## Data provided
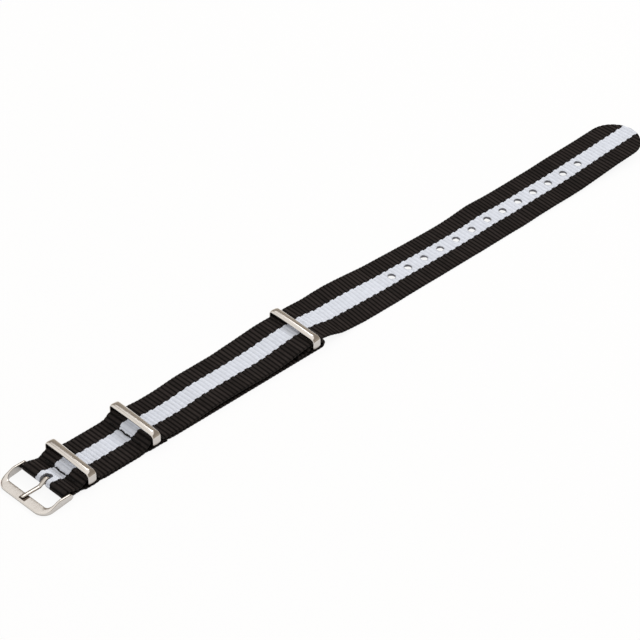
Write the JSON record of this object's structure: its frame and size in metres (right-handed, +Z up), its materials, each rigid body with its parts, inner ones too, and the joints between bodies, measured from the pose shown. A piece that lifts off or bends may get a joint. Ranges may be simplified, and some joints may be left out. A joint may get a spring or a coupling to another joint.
{
  "type": "nylon watch strap",
  "caption": "Flat pass-through watch strap of striped ribbed webbing with a rounded tip, adjustment holes, a curved-arm pin buckle and rectangular metal keepers.",
  "frame": {"origin": "on the side towards the wrist, on the middle line, below the middle of the stretch that the watch case rests on", "axes": "+X along the strap from the buckle to the rounded tip, +Y across the webbing, +Z up towards the watch case"},
  "size_m": [0.2751, 0.022, 0.0063],
  "materials": {
    "webbing": "ribbed woven nylon with a white middle stripe",
    "nickel": "polished nickel-plated steel",
    "pin_steel": "drawn steel wire",
    "thread": "twisted polyester thread"
  },
  "bodies": {
    "webbing": {"main_strap": "webbing", "keeper_flap": "webbing", "stitch_row_1": "thread", "stitch_row_2": "thread", "stitch_row_3": "thread", "stitch_row_4": "thread", "stitch_row_5": "thread"},
    "buckle": {"buckle_frame": "nickel", "buckle_pin": "pin_steel"},
    "tongue": {"buckle_tongue": "nickel"},
    "first_ring": {"first_keeper": "nickel"},
    "second_ring": {"second_keeper": "nickel"},
    "third_ring": {"flap_keeper": "nickel"}
  },
  "joints": [
    {"name": "buckle_swing", "type": "hinge", "parent": "webbing", "child": "buckle", "pos_m": [-0.067, 0, 0.0019], "axis": [0, 1, 0], "range_deg": [-40, 35]},
    {"name": "tongue_swing", "type": "hinge", "parent": "buckle", "child": "tongue", "pos_m": [-0.067, 0, 0.0019], "axis": [0, 1, 0], "range_deg": [0, 100]},
    {"name": "first_ring_rock", "type": "hinge", "parent": "webbing", "child": "first_ring", "pos_m": [-0.0579, 0, 0.00152], "axis": [0, 1, 0], "range_deg": [-18, 18]},
    {"name": "second_ring_rock", "type": "hinge", "parent": "webbing", "child": "second_ring", "pos_m": [-0.0326, 0, 0.00152], "axis": [0, 1, 0], "range_deg": [-18, 18]},
    {"name": "third_ring_rock", "type": "hinge", "parent": "webbing", "child": "third_ring", "pos_m": [0.0344, 0, 0.00152], "axis": [0, 1, 0], "range_deg": [-9, 9]}
  ]
}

## Written exercise
Quote the listing in full, please, keeping every line exact.

## Solution to the problem
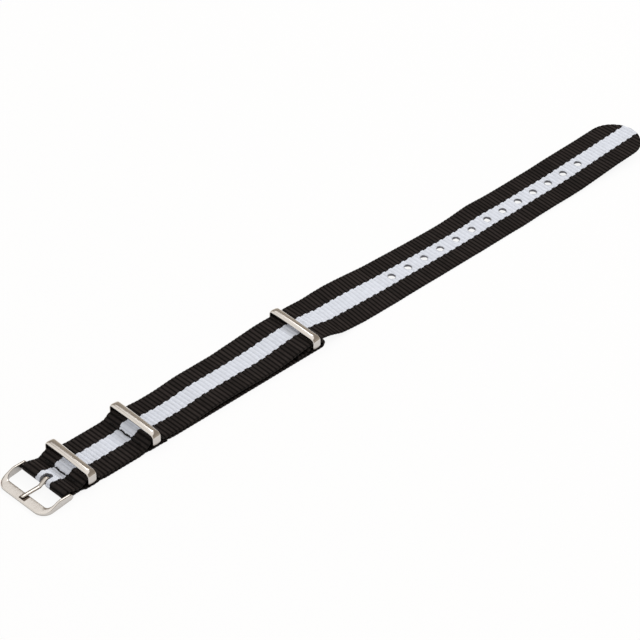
Write the JSON record of this object's structure: its frame and size in metres (right-handed, +Z up), its materials, each rigid body with its parts, inner ones too, and the joints between bodies, measured from the pose shown. A piece that lifts off or bends may get a joint. Ranges may be simplified, and some joints may be left out. A joint may get a spring or a coupling to another joint.
{
  "type": "nylon watch strap",
  "caption": "Flat pass-through watch strap of striped ribbed webbing with a rounded tip, adjustment holes, a curved-arm pin buckle and rectangular metal keepers.",
  "frame": {"origin": "on the side towards the wrist, on the middle line, below the middle of the stretch that the watch case rests on", "axes": "+X along the strap from the buckle to the rounded tip, +Y across the webbing, +Z up towards the watch case"},
  "size_m": [0.2751, 0.022, 0.0063],
  "materials": {
    "webbing": "ribbed woven nylon with a white middle stripe",
    "nickel": "polished nickel-plated steel",
    "pin_steel": "drawn steel wire",
    "thread": "twisted polyester thread"
  },
  "bodies": {
    "webbing": {"main_strap": "webbing", "keeper_flap": "webbing", "stitch_row_1": "thread", "stitch_row_2": "thread", "stitch_row_3": "thread", "stitch_row_4": "thread", "stitch_row_5": "thread"},
    "buckle": {"buckle_frame": "nickel", "buckle_pin": "pin_steel"},
    "tongue": {"buckle_tongue": "nickel"},
    "first_ring": {"first_keeper": "nickel"},
    "second_ring": {"second_keeper": "nickel"},
    "third_ring": {"flap_keeper": "nickel"}
  },
  "joints": [
    {"name": "buckle_swing", "type": "hinge", "parent": "webbing", "child": "buckle", "pos_m": [-0.067, 0, 0.0019], "axis": [0, 1, 0], "range_deg": [-40, 35]},
    {"name": "tongue_swing", "type": "hinge", "parent": "buckle", "child": "tongue", "pos_m": [-0.067, 0, 0.0019], "axis": [0, 1, 0], "range_deg": [0, 100]},
    {"name": "first_ring_rock", "type": "hinge", "parent": "webbing", "child": "first_ring", "pos_m": [-0.0579, 0, 0.00152], "axis": [0, 1, 0], "range_deg": [-18, 18]},
    {"name": "second_ring_rock", "type": "hinge", "parent": "webbing", "child": "second_ring", "pos_m": [-0.0326, 0, 0.00152], "axis": [0, 1, 0], "range_deg": [-18, 18]},
    {"name": "third_ring_rock", "type": "hinge", "parent": "webbing", "child": "third_ring", "pos_m": [0.0344, 0, 0.00152], "axis": [0, 1, 0], "range_deg": [-9, 9]}
  ]
}